Por que damos valor às vidas humanas? Por que achamos que o mundo deva ser justo? Por que devemos nos importar com a natureza? Quais as motivações das pessoas? E que nome dar a todas as coisas da vida que não entendemos, não sabemos descrever, mas com as quais temos de lidar o tempo todo?




Sobre o uso incorreto da língua

por Leo

Há várias vezes que discutimos sem muito resultado sobre a língua (linguagem, idioma) e o que é correto, acho que finalmente consegui expressar o que penso a respeito de maneira clara.

Há duas coisas relacionadas porém completamente diferentes em natureza designadas pela expressão "língua portuguesa".

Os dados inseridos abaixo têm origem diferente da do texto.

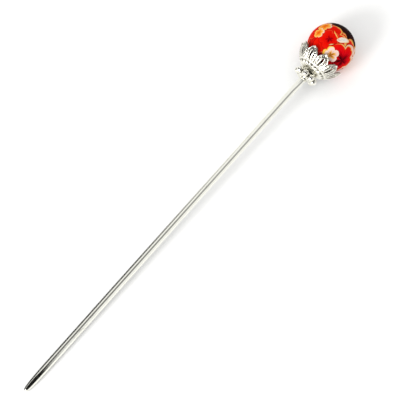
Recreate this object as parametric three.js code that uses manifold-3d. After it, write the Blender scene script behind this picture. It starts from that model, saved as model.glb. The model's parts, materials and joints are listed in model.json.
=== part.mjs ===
// Decorative hair pin: a polished bullet-nosed shaft whose thin tang threads a
// ball rosette, a ten-petal lotus cup and a round glass bead, bonded in place.
// Millimetres. The head is built upright on the Y axis with the bead's centre
// at y = 0, then the whole pin is laid down on its petals and its nose.
import * as THREE from "three";
import { mergeVertices } from "three/addons/utils/BufferGeometryUtils.js";
import Module from "manifold-3d";

const wasm = await Module();
wasm.setup();

// ---- Driving dimensions ----------------------------------------------------
const FIT_GAP = 0.1; // air between two pieces that are threaded on each other

const BEAD_RADIUS = 7;
const BEAD_BORE_RADIUS = 1;
const BORE_CHAMFER = 0.18;

const SHAFT_RADIUS = 1.05;
const SHAFT_LENGTH = 120; // exposed length, nose to shoulder
const NOSE_FLAT_RADIUS = 0.4;
const NOSE_LENGTH = 10; // the bullet nose, from its small flat to the full rod
const TANG_RADIUS = 0.6;
const TANG_RECESS = 0.3; // how far the tang stops short of the bead's top

const CUP_RADIUS = 7.3; // outer sphere that the cup follows
const CUP_CENTRE = -3; // that sphere's centre, below the bead's
const CUP_WALL = 0.75;
const PETALS = 10;
const PETAL_TIP = -4.3;
const PETAL_NOTCH = -6.3; // bottom of the V between two petals
const PETAL_GROOVE = 0.4; // depth of the groove between two petals
const PETAL_FLARE = 0.2; // how far the tips turn outwards
const SLIT_HALF_WIDTH = 0.28; // the pierced slit up the middle of each petal
const SLIT_HALF_LENGTH = 1.4;
const SLIT_ANGLE = 56; // degrees up the cup's sphere from its foot

const ROSETTE_BALLS = 8;
const ROSETTE_BALL_RADIUS = 1;
const ROSETTE_PITCH_RADIUS = 2.85;
const ROSETTE_HEIGHT = 1.9;
const ROSETTE_CORE_RADIUS = 2.3;

const BOND_BED_RADIUS = 3.3; // pool of cured adhesive under the bead

// ---- Derived stations along the axis ---------------------------------------
const cupBase = CUP_CENTRE - CUP_RADIUS;
const rosetteTop = cupBase - FIT_GAP;
const rosetteBase = rosetteTop - ROSETTE_HEIGHT;
const shoulder = rosetteBase - FIT_GAP;
const noseEnd = shoulder - SHAFT_LENGTH;
const boreHalf = Math.sqrt(BEAD_RADIUS ** 2 - (BEAD_BORE_RADIUS + BORE_CHAMFER) ** 2);
const tangEnd = BEAD_RADIUS - TANG_RECESS;
const threadRadius = TANG_RADIUS + FIT_GAP; // holes that ride on the tang

// ---- Materials -------------------------------------------------------------
const metal = (color, roughness) =>
  new THREE.MeshStandardMaterial({ color, roughness, metalness: 1 });
const polishedSilver = metal(0xe6e6e2, 0.08);
const castSilver = metal(0xdedfdc, 0.16);
const redGlass = new THREE.MeshStandardMaterial({ color: 0xc8140c, roughness: 0.06 });
const curedAdhesive = new THREE.MeshStandardMaterial({ color: 0xd8d2b4, roughness: 0.25 });

// ---- Small tools -----------------------------------------------------------
const point = (x, y) => new THREE.Vector2(x, y);

// Points of a circular arc of the XY profile, angles from the -Y direction.
function arc(radius, centre, from, to, steps) {
  return Array.from({ length: steps + 1 }, (_, i) => {
    const a = from + ((to - from) * i) / steps;
    return point(radius * Math.sin(a), centre - radius * Math.cos(a));
  });
}

function part(name, geometry, material) {
  const mesh = new THREE.Mesh(geometry, material);
  mesh.name = name;
  return mesh;
}

function toSolid(geometry) {
  const bare = geometry.clone();
  bare.deleteAttribute("normal");
  bare.deleteAttribute("uv");
  const merged = mergeVertices(bare, 1e-4);
  return new wasm.Manifold(
    new wasm.Mesh({
      numProp: 3,
      vertProperties: new Float32Array(merged.getAttribute("position").array),
      triVerts: new Uint32Array(merged.getIndex().array),
    }),
  );
}

function toGeometry(solid) {
  const { vertProperties, triVerts } = solid.getMesh();
  return new THREE.BufferGeometry()
    .setAttribute("position", new THREE.BufferAttribute(vertProperties, 3))
    .setIndex(new THREE.BufferAttribute(triVerts, 1));
}

// ---- Shaft -----------------------------------------------------------------
// The nose is an ogive: steep at its flat, and tangent to the rod at its base.
function shaftGeometry() {
  const steps = 12;
  const nose = Array.from({ length: steps + 1 }, (_, i) => {
    const x = (i / steps) ** 2;
    const swell = Math.sqrt(1 - (1 - x) ** 3);
    const radius = NOSE_FLAT_RADIUS + (SHAFT_RADIUS - NOSE_FLAT_RADIUS) * swell;
    return point(radius, noseEnd + NOSE_LENGTH * x);
  });
  const profile = [
    point(0, noseEnd),
    ...nose,
    point(SHAFT_RADIUS, shoulder),
    point(TANG_RADIUS, shoulder),
    point(TANG_RADIUS, tangEnd),
    point(0, tangEnd),
  ];
  return new THREE.LatheGeometry(profile, 28);
}

// ---- Bead ------------------------------------------------------------------
function beadGeometry() {
  const mouth = BEAD_BORE_RADIUS + BORE_CHAMFER;
  const pole = Math.asin(mouth / BEAD_RADIUS);
  const profile = [
    point(BEAD_BORE_RADIUS, -boreHalf + BORE_CHAMFER),
    ...arc(BEAD_RADIUS, 0, pole, Math.PI - pole, 20),
    point(BEAD_BORE_RADIUS, boreHalf - BORE_CHAMFER),
    point(BEAD_BORE_RADIUS, -boreHalf + BORE_CHAMFER),
  ];
  return new THREE.LatheGeometry(profile, 40);
}

// ---- Lotus cup -------------------------------------------------------------
// Height of the cup's edge at angle phi: a pointed arch over each petal.
function edgeHeight(phi) {
  const pitch = (2 * Math.PI) / PETALS;
  const across = Math.abs(((phi / pitch) % 1) - 0.5) * 2; // 0 mid-petal, 1 in the notch
  const arch = 0.75 * (1 - across) + 0.25 * Math.sqrt(1 - across ** 2);
  return PETAL_NOTCH + (PETAL_TIP - PETAL_NOTCH) * arch;
}

// A point of the cup: phi round the axis, v from the hub (0) to the edge (1).
function cupPoint(phi, v, wall) {
  const radius = CUP_RADIUS - wall;
  const hub = Math.asin(threadRadius / radius);
  const edge = Math.acos((CUP_CENTRE - edgeHeight(phi)) / radius);
  const angle = hub + (edge - hub) * v;
  const groove = PETAL_GROOVE * ((1 + Math.cos(PETALS * phi)) / 2) * v ** 2;
  const flare = PETAL_FLARE * v ** 6;
  const r = radius * Math.sin(angle) - (wall ? 0 : groove) + flare;
  const y = CUP_CENTRE - radius * Math.cos(angle);
  return [r * Math.sin(phi), y, r * Math.cos(phi)];
}

function cupShell() {
  const around = PETALS * 10;
  const rows = [];
  const outerSteps = 10;
  const innerSteps = 6;
  for (let i = 0; i <= outerSteps; i++) rows.push([i / outerSteps, 0]);
  for (let i = innerSteps; i >= 0; i--) rows.push([i / innerSteps, CUP_WALL]);
  const positions = rows.flatMap(([v, wall]) =>
    Array.from({ length: around }, (_, k) => cupPoint((2 * Math.PI * k) / around, v, wall)).flat(),
  );
  const index = [];
  rows.forEach((_, j) => {
    const next = (j + 1) % rows.length;
    for (let k = 0; k < around; k++) {
      const k1 = (k + 1) % around;
      const [a, b] = [j * around + k, j * around + k1];
      const [c, d] = [next * around + k1, next * around + k];
      index.push(a, b, c, a, c, d);
    }
  });
  return new THREE.BufferGeometry()
    .setAttribute("position", new THREE.Float32BufferAttribute(positions, 3))
    .setIndex(index);
}

// One oval cutter per petal, square to the cup's surface.
function slitCutters() {
  return Array.from({ length: PETALS }, (_, i) => {
    const cutter = new THREE.CylinderGeometry(1, 1, 4 * CUP_WALL, 12);
    cutter.scale(SLIT_HALF_WIDTH, 1, SLIT_HALF_LENGTH);
    cutter.translate(0, -(CUP_RADIUS - CUP_WALL / 2), 0);
    cutter.rotateX(-THREE.MathUtils.degToRad(SLIT_ANGLE));
    cutter.translate(0, CUP_CENTRE, 0);
    cutter.rotateY(((i + 0.5) * 2 * Math.PI) / PETALS);
    return toSolid(cutter);
  });
}

function lotusCupGeometry() {
  const slotted = slitCutters().reduce((cup, cutter) => cup.subtract(cutter), toSolid(cupShell()));
  return toGeometry(slotted);
}

// ---- Ball rosette ----------------------------------------------------------
function rosetteGeometry() {
  const middle = (rosetteTop + rosetteBase) / 2;
  const bulge = ROSETTE_HEIGHT * 0.3;
  const core = new THREE.LatheGeometry(
    [
      point(threadRadius, rosetteBase),
      point(ROSETTE_CORE_RADIUS - 0.9, rosetteBase),
      point(ROSETTE_CORE_RADIUS, middle - bulge),
      point(ROSETTE_CORE_RADIUS, middle + bulge),
      point(ROSETTE_CORE_RADIUS - 0.5, rosetteTop),
      point(threadRadius, rosetteTop),
      point(threadRadius, rosetteBase),
    ],
    24,
  );
  let solid = toSolid(core);
  for (let i = 0; i < ROSETTE_BALLS; i++) {
    const ball = new THREE.SphereGeometry(ROSETTE_BALL_RADIUS, 14, 8);
    ball.translate(0, middle, ROSETTE_PITCH_RADIUS);
    ball.rotateY((i * 2 * Math.PI) / ROSETTE_BALLS);
    solid = solid.add(toSolid(ball));
  }
  return toGeometry(solid);
}

// ---- Adhesive: a pool in the cup and a sleeve up the bead's bore ------------
function bondGeometry() {
  const sleeveRadius = BEAD_BORE_RADIUS - FIT_GAP;
  const underBead = BEAD_RADIUS + FIT_GAP;
  const insideCup = CUP_RADIUS - CUP_WALL - FIT_GAP;
  const poolTop = Math.asin(BOND_BED_RADIUS / underBead);
  const poolNeck = Math.asin(sleeveRadius / underBead);
  const poolEdge = Math.asin(BOND_BED_RADIUS / insideCup);
  const poolFoot = Math.asin(threadRadius / insideCup);
  const sleeveTop = tangEnd - FIT_GAP;
  const profile = [
    ...arc(insideCup, CUP_CENTRE, poolFoot, poolEdge, 6),
    ...arc(underBead, 0, poolTop, poolNeck, 5),
    point(sleeveRadius, sleeveTop),
    point(threadRadius, sleeveTop),
  ];
  return new THREE.LatheGeometry([...profile, profile[0]], 20);
}

// ---- Assembly --------------------------------------------------------------
const shaft = part("shaft", shaftGeometry(), polishedSilver);
const lotusCup = part("lotus_cup", lotusCupGeometry(), castSilver);
const pin = new THREE.Group();
pin.add(
  shaft,
  part("ball_rosette", rosetteGeometry(), castSilver),
  lotusCup,
  part("bead", beadGeometry(), redGlass),
  part("adhesive_bond", bondGeometry(), curedAdhesive),
);

// Lays the pin along +X, bead end raised by tilt, a petal gap facing down.
function lay(tilt) {
  const along = new THREE.Vector3(Math.cos(tilt), 0, Math.sin(tilt));
  const up = new THREE.Vector3(-Math.sin(tilt), 0, Math.cos(tilt));
  const side = new THREE.Vector3().crossVectors(along, up);
  pin.quaternion.setFromRotationMatrix(new THREE.Matrix4().makeBasis(side, along, up));
  pin.updateMatrixWorld(true);
}

const boxOf = (object) => new THREE.Box3().setFromObject(object, true);

// The pin rests where its petals and its nose reach the same height.
let tilt = 0;
const petalsToNose = PETAL_TIP - noseEnd - NOSE_LENGTH;
for (let i = 0; i < 6; i++) {
  lay(tilt);
  tilt += Math.asin((boxOf(shaft).min.z - boxOf(lotusCup).min.z) / petalsToNose);
}
lay(tilt);

const footprint = boxOf(pin);
const centre = footprint.getCenter(new THREE.Vector3());
pin.position.set(-centre.x, -centre.y, -footprint.min.z);

export default pin;
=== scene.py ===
"""Decorative hair pin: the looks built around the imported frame. Metres, +Z up.

The pin lies along +X on its nose and two petals. Its pieces are modelled in pin space:
origin at the bead's centre, Z along the shaft towards the bead, Y away from the floor.
"""

import json
import math

import bmesh
import bpy
import numpy as np
from mathutils import Matrix, Vector


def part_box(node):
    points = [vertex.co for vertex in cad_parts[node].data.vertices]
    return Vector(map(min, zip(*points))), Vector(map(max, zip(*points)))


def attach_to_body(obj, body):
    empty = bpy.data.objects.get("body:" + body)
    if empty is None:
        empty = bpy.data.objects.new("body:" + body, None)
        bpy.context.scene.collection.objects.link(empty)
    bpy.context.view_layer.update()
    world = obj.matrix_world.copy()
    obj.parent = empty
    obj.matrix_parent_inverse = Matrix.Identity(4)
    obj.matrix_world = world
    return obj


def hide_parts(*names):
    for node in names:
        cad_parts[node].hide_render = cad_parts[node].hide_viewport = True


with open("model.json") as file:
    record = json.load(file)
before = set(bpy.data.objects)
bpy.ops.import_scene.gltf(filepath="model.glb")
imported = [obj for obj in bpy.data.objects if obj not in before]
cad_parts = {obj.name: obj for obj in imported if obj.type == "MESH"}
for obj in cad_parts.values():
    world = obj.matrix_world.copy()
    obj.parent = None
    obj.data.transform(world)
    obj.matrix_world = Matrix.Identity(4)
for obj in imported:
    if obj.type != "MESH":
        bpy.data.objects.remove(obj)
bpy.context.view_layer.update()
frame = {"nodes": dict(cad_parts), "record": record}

MM = 0.001

# ---- Pin space, from the frame ---------------------------------------------
nose_mount = frame["record"]["mounts"][0]
along = -Vector(nose_mount["axis"]).normalized()
across = Vector((0, 1, 0))
bead_low, bead_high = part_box("bead")
PIN = Matrix((across, along.cross(across), along)).transposed().to_4x4()
PIN.translation = (bead_low + bead_high) / 2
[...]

Uma delas refere-se a um sistema de palavras e significados usado na comunicação e pensamento de uma grande população, uma convenção implícita, o que as pessoas falam, ouvem, escrevem e entendem na prática. Seria um sistema bastante difícil de se formalizar, uma vez que cada um tem uma versão um pouco diferente para si, mas cujas diferenças não chegam a impossibilitar a comunicação (embora possam torná-la difícil às vezes).

A outra refere-se a uma convenção institucionalizada, formalizada, oficial. É um conjunto de palavras, expressões e regras que estabelece o padrão culto da língua. Não sei exatamente quem estabelece, se algum orgão do Estado, a Academia Brasileira de Letras, ou algum outro tipo de instituição. O fato é que se estabelece uma formalização oficial do padrão culto da língua. Seria um pouco relevante saber quem de fato estabelece este padrão, para se saber qual seu status oficial, se é um padrão estabelecido em lei (e que portanto tem força legal e portanto das convenções oficiais da nossa sociedade) ou se é uma convenção estabelecida por alguma comissão autônoma sem força legal oficial, o que faria com que fosse apenas uma referência estética, mas não parte das convenções oficiais.

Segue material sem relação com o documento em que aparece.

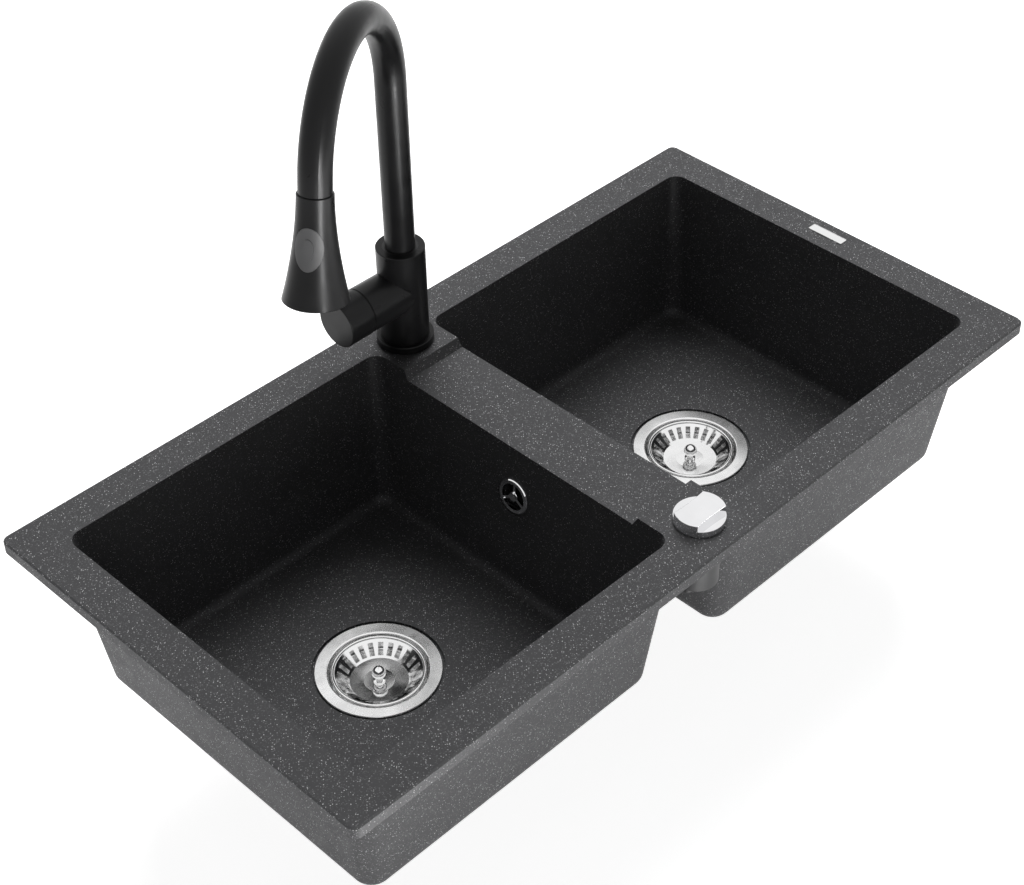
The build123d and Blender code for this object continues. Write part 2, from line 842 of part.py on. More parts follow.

A primeira língua é ensinada no cotidiano, a segunda nas escolas. A primeira tem uma dinâmica autônoma, quase como ocorre na natureza, em que as palavras mudam lentamente de forma e significado e novas formas surgem o tempo todo, se propagando ou se extinguindo. A segunda é determinada por uma comissão, que pode ou não ter a intenção de aproximá-la da primeira. A primeira é requerida para que as pessoas se comuniquem, a segunda é requerida nos documentos oficiais, concursos e demais manifestações com caráter formal.

No entanto, há uma grande pressão social em se valorizar a segunda, e em várias situações é considerado praticamente imoral se expressar segundo a primeira em desacordo com a norma culta; os indivíduos que ousam são depreciados como ignorantes, incultos, burros, mal-educados e sabe-se lá o que mais. Principalmente se é algo falado pelas classes mais baixas financeiramente ou com menos acesso à educação formal. E isso ocorre mesmo que todos saibamos que o padrão culto da língua é excessivamente complicado (a ponto de ser computacionalmente difícil para uma pessoa determinar se sua escrita está rigorosamente de acordo com a norma culta), que pouquíssimas pessoas realmente o conhecem em detalhe e com familiaridade, e que raramente se tem uma escolaridade em que o tal padrão é transmitido em sua totalidade e de forma eficiente. Creio que seja extremamente raro, e de difícil ocorrência uma pessoa plenamente capaz de se expressar em total acordo com a norma culta; o que é um contra-senso, afinal de que serve uma formalização que na prática a população não pode sequer conhecer, quanto mais seguir?

Daí eu me pergunto: qual é o sentido de se dizer que uma determinada manifestação linguística é errada? Qual o propósito e a utilidade deste julgamento e discriminação? E mais, por que será que este julgamento é feito tão veemente e mecanicamente?

Acho que a formalização da língua é importante, é necessário que se tenha uma referência de nosso código, tanto para fins educativos, oficiais como para a unidade de nossa comunicação (imagine se não houvesse dicionários!). Mas não acho que a tal língua culta seja superior em valor do que a língua falada no cotidiano. Aliás, se houver uma diferença de valor que seja a favor da língua prática, afinal ela é a língua que se fala. A norma culta pode trazer uma porção de informações de valor histórico e etimológico, mas isso não vale sem materialidade, uma língua que não se fala é uma língua teórica, fictícia e sem valor para comunicação.

Se os objetivos da discriminação forem educacionais, forem instruir o sujeito sobre a norma culta que ele desconhece ou adverti-lo sobre a infração indesejada, acho que se está utilizado uma didática muito ruim. Na minha opinião o que existe é um preconceito que como muitos outros vai se propagando pela repreensão, como o pai que censura o filho e o filho que propaga a censura irrefletidamente, ou pior, usado vaidosamente para se auto-enaltecer sobre um sistema de valores frívolo.